I just received my Dell PowerEdge C6100 and found it’s software quite a bit outdated. After searching around quite a bit I found the resources lacking for explaining how to perform these updates. So in this post I’m going to quickly cover updating the BMC firmware on each blade.
The system I received had four different versions of the BMC software installed, additionally Two were branded as MegaRAC and the others branded as Dell. This update didn’t fix the branding (and I’d love to remove the Dell branding as it’s kind of annoying) it did, however, fix a number of other issues that I was experiencing such as:
- Console Redirection failing to connect
- BMC losing it’s network connection after a couple of minutes
- Slow responses, with occasional failures to load pages
- Remote IPMI tools being unable to read sensors status
The first step is too download the latest version of of the BMC software from Dell’s support site (Or a direct link, I’ve also taken the liberty of hosting a copy myself). I recommend you go through the process of entering the service tag of each of the blades and make sure that Dell recognizes them as existing even if they’re out of support.
There has been mention of versions of these blades that had custom modifications for DCS and any attempts to modify the BIOS or BMC will likely cause you to end up bricking the remote management board or the motherboard.

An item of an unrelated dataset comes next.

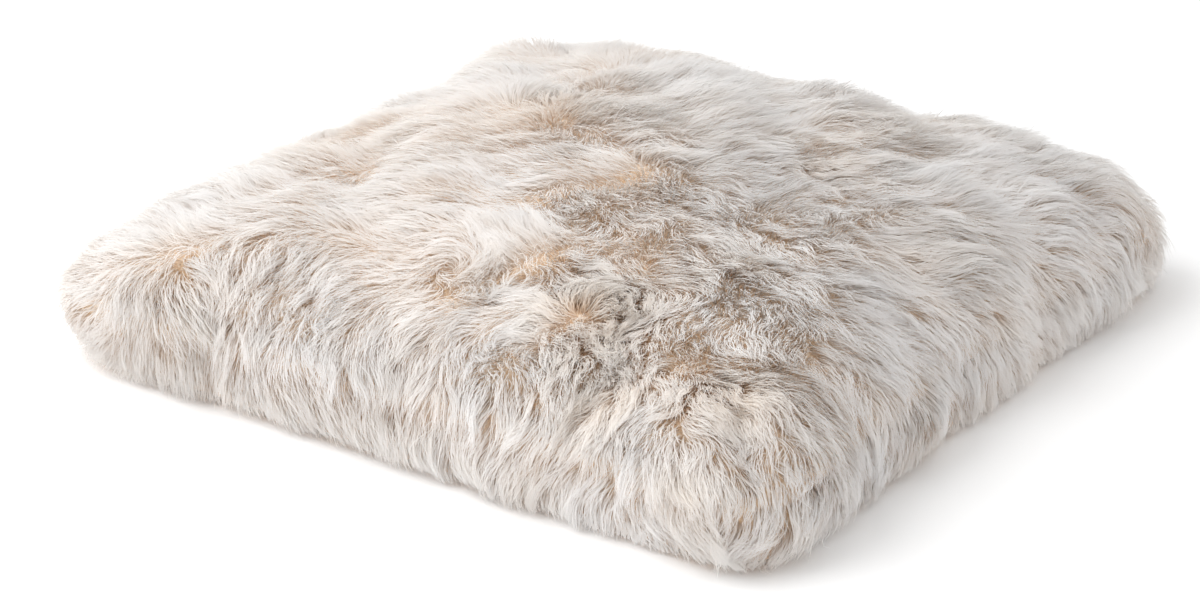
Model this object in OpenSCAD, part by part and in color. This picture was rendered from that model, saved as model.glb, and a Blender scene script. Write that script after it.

Even with the regular board there is always a risk of bricking it, though firmware updates have gotten a lot more reliable and I haven’t experienced a mis-flashed motherboard in years. You’ve been warned.
The BMC was fairly straight-foward. I installed the 64-bit version of Fedora 19
on a thumbdrive, downloaded version 1.30 of the BMC software (get the file
PEC6100BMC130.exe). The file itself is a self-extracting zip archive
which can be extracted using the regular unzip utility.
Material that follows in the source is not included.